= Exercise task =
Under this task are some entries; return every one of them exactly.

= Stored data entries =
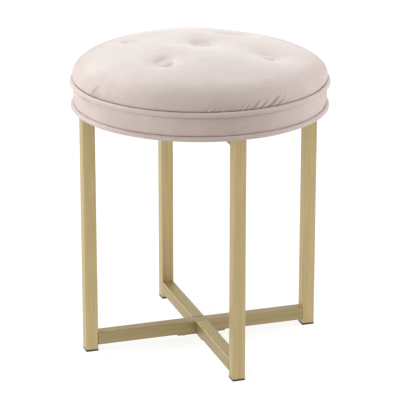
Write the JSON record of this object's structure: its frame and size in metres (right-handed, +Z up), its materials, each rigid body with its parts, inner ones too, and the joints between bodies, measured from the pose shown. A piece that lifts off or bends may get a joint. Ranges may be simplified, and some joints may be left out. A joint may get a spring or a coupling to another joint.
{
  "type": "vanity stool",
  "caption": "Round velvet stool with a button-tufted domed seat, piped boxed band and square-tube legs joined by a crossed stretcher.",
  "frame": {"origin": "on the floor, on the seat's vertical axis", "axes": "+Z up, +X along the unbroken stretcher from left leg to right leg, -Y towards the front leg"},
  "size_m": [0.4, 0.4, 0.4858],
  "materials": {
    "gold_steel": "champagne-gold plated, satin with a fine brushed grain",
    "foot_plastic": "black moulded plastic",
    "zinc_steel": "zinc-plated steel",
    "blush_velvet": "short-pile velvet in pale blush",
    "seat_foam": null,
    "plywood": "bare plywood",
    "black_cloth": "thin black non-woven cloth",
    "waxed_twine": "waxed nylon twine"
  },
  "bodies": {
    "root": {"left_leg": "gold_steel", "right_leg": "gold_steel", "front_leg": "gold_steel", "back_leg": "gold_steel", "main_stretcher": "gold_steel", "front_stretcher": "gold_steel", "back_stretcher": "gold_steel", "main_top_rail": "gold_steel", "front_top_rail": "gold_steel", "back_top_rail": "gold_steel", "lower_cross_plate": "gold_steel", "upper_cross_plate": "gold_steel", "left_foot_pad": "foot_plastic", "right_foot_pad": "foot_plastic", "front_foot_pad": "foot_plastic", "back_foot_pad": "foot_plastic", "cross_plate_screws": "zinc_steel", "threaded_inserts": "zinc_steel", "seat_bolts": "zinc_steel", "seat_bolt_washers": "zinc_steel", "seat_tee_nuts": "zinc_steel", "dust_cover_staples": "zinc_steel", "twine_washers": "zinc_steel", "crown_cover": "blush_velvet", "boxing_band": "blush_velvet", "upper_welt": "blush_velvet", "lower_welt": "blush_velvet", "centre_button": "blush_velvet", "front_left_button": "blush_velvet", "front_right_button": "blush_velvet", "back_left_button": "blush_velvet", "back_right_button": "blush_velvet", "base_foam": "seat_foam", "crown_foam": "seat_foam", "seat_board": "plywood", "dust_cover": "black_cloth", "tufting_twines": "waxed_twine"}
  },
  "joints": []
}
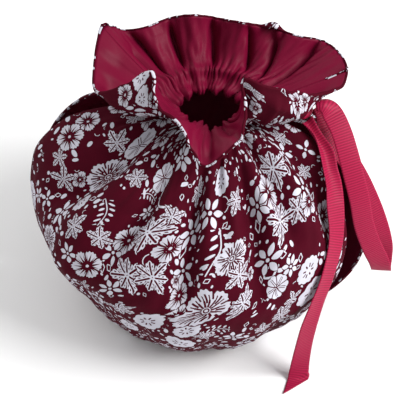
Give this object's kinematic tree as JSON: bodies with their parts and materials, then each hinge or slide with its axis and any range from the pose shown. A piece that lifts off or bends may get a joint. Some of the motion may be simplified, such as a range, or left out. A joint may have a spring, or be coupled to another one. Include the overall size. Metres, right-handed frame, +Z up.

= Expected answer =
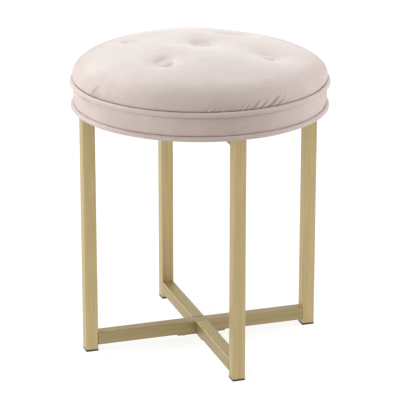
Write the JSON record of this object's structure: its frame and size in metres (right-handed, +Z up), its materials, each rigid body with its parts, inner ones too, and the joints between bodies, measured from the pose shown. A piece that lifts off or bends may get a joint. Ranges may be simplified, and some joints may be left out. A joint may get a spring or a coupling to another joint.
{
  "type": "vanity stool",
  "caption": "Round velvet stool with a button-tufted domed seat, piped boxed band and square-tube legs joined by a crossed stretcher.",
  "frame": {"origin": "on the floor, on the seat's vertical axis", "axes": "+Z up, +X along the unbroken stretcher from left leg to right leg, -Y towards the front leg"},
  "size_m": [0.4, 0.4, 0.4858],
  "materials": {
    "gold_steel": "champagne-gold plated, satin with a fine brushed grain",
    "foot_plastic": "black moulded plastic",
    "zinc_steel": "zinc-plated steel",
    "blush_velvet": "short-pile velvet in pale blush",
    "seat_foam": null,
    "plywood": "bare plywood",
    "black_cloth": "thin black non-woven cloth",
    "waxed_twine": "waxed nylon twine"
  },
  "bodies": {
    "root": {"left_leg": "gold_steel", "right_leg": "gold_steel", "front_leg": "gold_steel", "back_leg": "gold_steel", "main_stretcher": "gold_steel", "front_stretcher": "gold_steel", "back_stretcher": "gold_steel", "main_top_rail": "gold_steel", "front_top_rail": "gold_steel", "back_top_rail": "gold_steel", "lower_cross_plate": "gold_steel", "upper_cross_plate": "gold_steel", "left_foot_pad": "foot_plastic", "right_foot_pad": "foot_plastic", "front_foot_pad": "foot_plastic", "back_foot_pad": "foot_plastic", "cross_plate_screws": "zinc_steel", "threaded_inserts": "zinc_steel", "seat_bolts": "zinc_steel", "seat_bolt_washers": "zinc_steel", "seat_tee_nuts": "zinc_steel", "dust_cover_staples": "zinc_steel", "twine_washers": "zinc_steel", "crown_cover": "blush_velvet", "boxing_band": "blush_velvet", "upper_welt": "blush_velvet", "lower_welt": "blush_velvet", "centre_button": "blush_velvet", "front_left_button": "blush_velvet", "front_right_button": "blush_velvet", "back_left_button": "blush_velvet", "back_right_button": "blush_velvet", "base_foam": "seat_foam", "crown_foam": "seat_foam", "seat_board": "plywood", "dust_cover": "black_cloth", "tufting_twines": "waxed_twine"}
  },
  "joints": []
}
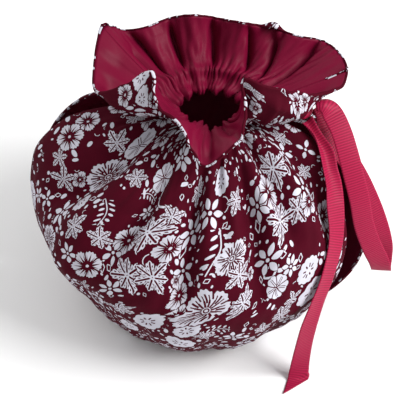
Give this object's kinematic tree as JSON: bodies with their parts and materials, then each hinge or slide with its axis and any range from the pose shown. A piece that lifts off or bends may get a joint. Some of the motion may be simplified, such as a range, or left out. A joint may have a spring, or be coupled to another one. Include the overall size. Metres, right-handed frame, +Z up.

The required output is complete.